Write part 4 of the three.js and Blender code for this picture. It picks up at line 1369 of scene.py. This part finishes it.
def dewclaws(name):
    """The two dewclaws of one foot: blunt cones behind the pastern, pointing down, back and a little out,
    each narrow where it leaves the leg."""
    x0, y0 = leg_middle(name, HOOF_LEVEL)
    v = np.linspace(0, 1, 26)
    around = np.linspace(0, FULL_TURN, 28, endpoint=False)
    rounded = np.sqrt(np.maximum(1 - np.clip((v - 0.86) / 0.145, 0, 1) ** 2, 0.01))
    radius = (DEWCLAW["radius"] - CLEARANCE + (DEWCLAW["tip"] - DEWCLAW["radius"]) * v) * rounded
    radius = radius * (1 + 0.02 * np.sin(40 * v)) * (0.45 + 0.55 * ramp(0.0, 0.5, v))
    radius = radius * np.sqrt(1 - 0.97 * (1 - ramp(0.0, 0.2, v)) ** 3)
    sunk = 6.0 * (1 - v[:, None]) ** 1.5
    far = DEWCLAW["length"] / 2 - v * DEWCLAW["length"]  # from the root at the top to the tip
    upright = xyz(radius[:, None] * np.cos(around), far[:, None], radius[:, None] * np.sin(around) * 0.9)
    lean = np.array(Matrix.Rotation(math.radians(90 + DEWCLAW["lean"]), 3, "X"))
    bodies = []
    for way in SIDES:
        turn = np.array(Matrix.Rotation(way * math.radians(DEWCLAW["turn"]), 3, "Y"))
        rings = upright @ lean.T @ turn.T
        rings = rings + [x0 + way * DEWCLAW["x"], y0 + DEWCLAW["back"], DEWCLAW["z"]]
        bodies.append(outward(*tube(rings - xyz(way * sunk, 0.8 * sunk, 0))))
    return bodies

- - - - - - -

→ The task:
Your task is to transcribe the material exactly.

→ Answer to the problem:
Write part 4 of the three.js and Blender code for this picture. It picks up at line 1369 of scene.py. This part finishes it.
def dewclaws(name):
    """The two dewclaws of one foot: blunt cones behind the pastern, pointing down, back and a little out,
    each narrow where it leaves the leg."""
    x0, y0 = leg_middle(name, HOOF_LEVEL)
    v = np.linspace(0, 1, 26)
    around = np.linspace(0, FULL_TURN, 28, endpoint=False)
    rounded = np.sqrt(np.maximum(1 - np.clip((v - 0.86) / 0.145, 0, 1) ** 2, 0.01))
    radius = (DEWCLAW["radius"] - CLEARANCE + (DEWCLAW["tip"] - DEWCLAW["radius"]) * v) * rounded
    radius = radius * (1 + 0.02 * np.sin(40 * v)) * (0.45 + 0.55 * ramp(0.0, 0.5, v))
    radius = radius * np.sqrt(1 - 0.97 * (1 - ramp(0.0, 0.2, v)) ** 3)
    sunk = 6.0 * (1 - v[:, None]) ** 1.5
    far = DEWCLAW["length"] / 2 - v * DEWCLAW["length"]  # from the root at the top to the tip
    upright = xyz(radius[:, None] * np.cos(around), far[:, None], radius[:, None] * np.sin(around) * 0.9)
    lean = np.array(Matrix.Rotation(math.radians(90 + DEWCLAW["lean"]), 3, "X"))
    bodies = []
    for way in SIDES:
        turn = np.array(Matrix.Rotation(way * math.radians(DEWCLAW["turn"]), 3, "Y"))
        rings = upright @ lean.T @ turn.T
        rings = rings + [x0 + way * DEWCLAW["x"], y0 + DEWCLAW["back"], DEWCLAW["z"]]
        bodies.append(outward(*tube(rings - xyz(way * sunk, 0.8 * sunk, 0))))
    return bodies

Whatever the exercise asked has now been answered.